** Begin **

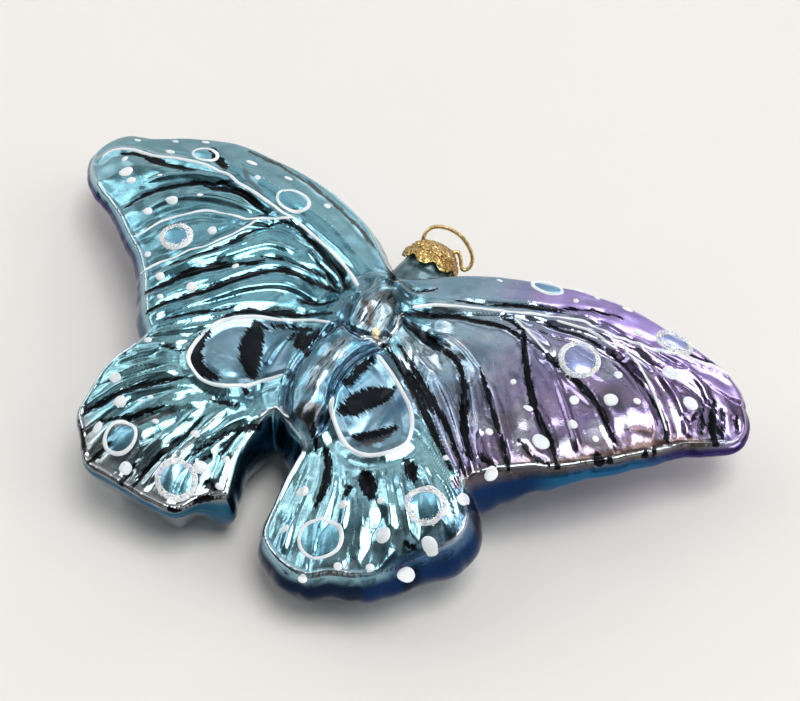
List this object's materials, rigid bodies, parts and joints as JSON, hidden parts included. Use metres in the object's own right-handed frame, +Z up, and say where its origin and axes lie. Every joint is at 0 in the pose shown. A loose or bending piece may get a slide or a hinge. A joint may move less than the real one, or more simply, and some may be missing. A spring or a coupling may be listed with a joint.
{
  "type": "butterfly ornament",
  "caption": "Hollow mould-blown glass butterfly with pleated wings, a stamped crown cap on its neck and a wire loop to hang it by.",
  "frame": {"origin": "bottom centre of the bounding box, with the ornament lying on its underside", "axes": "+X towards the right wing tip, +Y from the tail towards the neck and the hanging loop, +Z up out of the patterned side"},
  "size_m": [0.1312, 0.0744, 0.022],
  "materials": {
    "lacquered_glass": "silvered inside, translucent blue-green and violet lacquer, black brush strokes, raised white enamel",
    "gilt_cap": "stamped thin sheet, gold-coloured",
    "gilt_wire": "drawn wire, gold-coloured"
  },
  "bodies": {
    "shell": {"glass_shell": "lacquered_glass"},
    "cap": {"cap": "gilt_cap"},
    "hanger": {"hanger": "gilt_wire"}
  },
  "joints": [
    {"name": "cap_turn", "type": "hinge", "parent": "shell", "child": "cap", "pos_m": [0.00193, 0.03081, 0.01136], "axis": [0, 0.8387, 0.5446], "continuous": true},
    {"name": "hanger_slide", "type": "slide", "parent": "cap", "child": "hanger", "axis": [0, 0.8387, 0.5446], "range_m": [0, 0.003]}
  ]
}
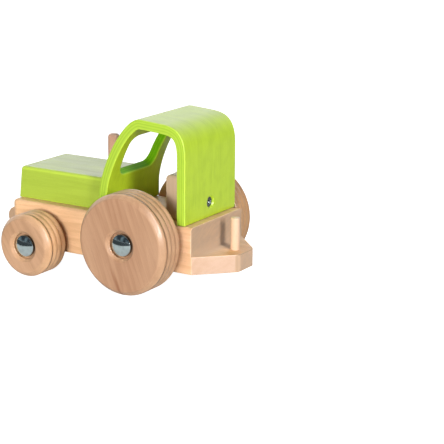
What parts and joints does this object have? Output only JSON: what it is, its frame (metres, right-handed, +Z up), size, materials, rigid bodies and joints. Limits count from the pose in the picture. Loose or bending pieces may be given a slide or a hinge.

** End **

What this task involves: Quote every record above exactly.

Answer to the exercise:
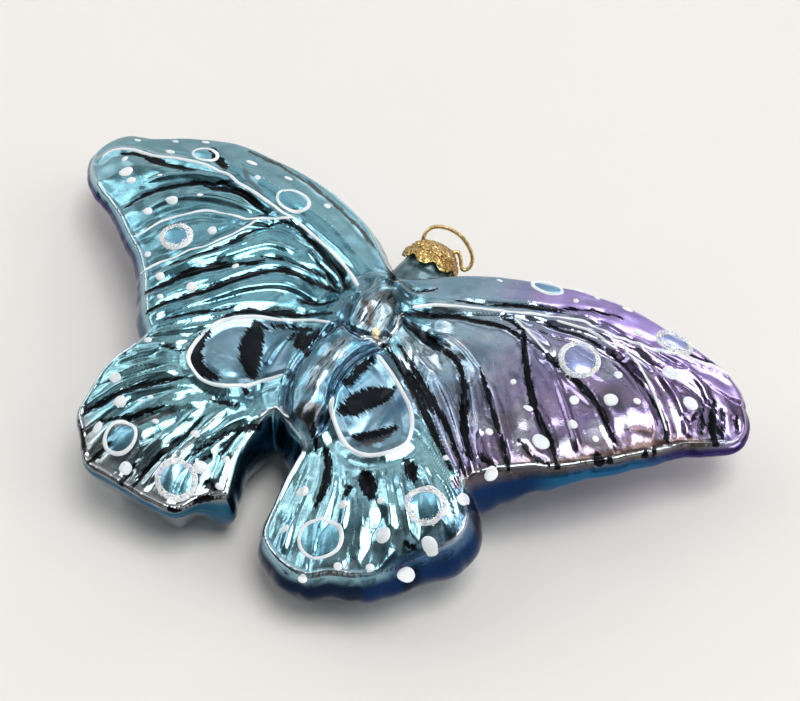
List this object's materials, rigid bodies, parts and joints as JSON, hidden parts included. Use metres in the object's own right-handed frame, +Z up, and say where its origin and axes lie. Every joint is at 0 in the pose shown. A loose or bending piece may get a slide or a hinge. A joint may move less than the real one, or more simply, and some may be missing. A spring or a coupling may be listed with a joint.
{
  "type": "butterfly ornament",
  "caption": "Hollow mould-blown glass butterfly with pleated wings, a stamped crown cap on its neck and a wire loop to hang it by.",
  "frame": {"origin": "bottom centre of the bounding box, with the ornament lying on its underside", "axes": "+X towards the right wing tip, +Y from the tail towards the neck and the hanging loop, +Z up out of the patterned side"},
  "size_m": [0.1312, 0.0744, 0.022],
  "materials": {
    "lacquered_glass": "silvered inside, translucent blue-green and violet lacquer, black brush strokes, raised white enamel",
    "gilt_cap": "stamped thin sheet, gold-coloured",
    "gilt_wire": "drawn wire, gold-coloured"
  },
  "bodies": {
    "shell": {"glass_shell": "lacquered_glass"},
    "cap": {"cap": "gilt_cap"},
    "hanger": {"hanger": "gilt_wire"}
  },
  "joints": [
    {"name": "cap_turn", "type": "hinge", "parent": "shell", "child": "cap", "pos_m": [0.00193, 0.03081, 0.01136], "axis": [0, 0.8387, 0.5446], "continuous": true},
    {"name": "hanger_slide", "type": "slide", "parent": "cap", "child": "hanger", "axis": [0, 0.8387, 0.5446], "range_m": [0, 0.003]}
  ]
}
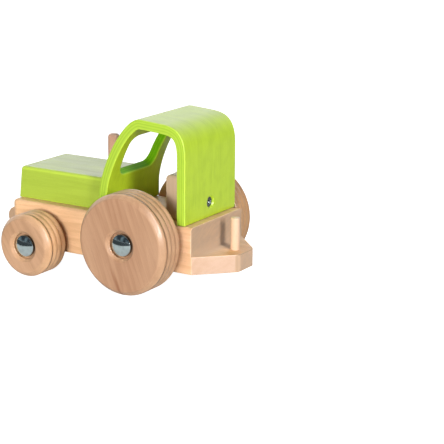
What parts and joints does this object have? Output only JSON: what it is, its frame (metres, right-handed, +Z up), size, materials, rigid bodies and joints. Limits count from the pose in the picture. Loose or bending pieces may be given a slide or a hinge.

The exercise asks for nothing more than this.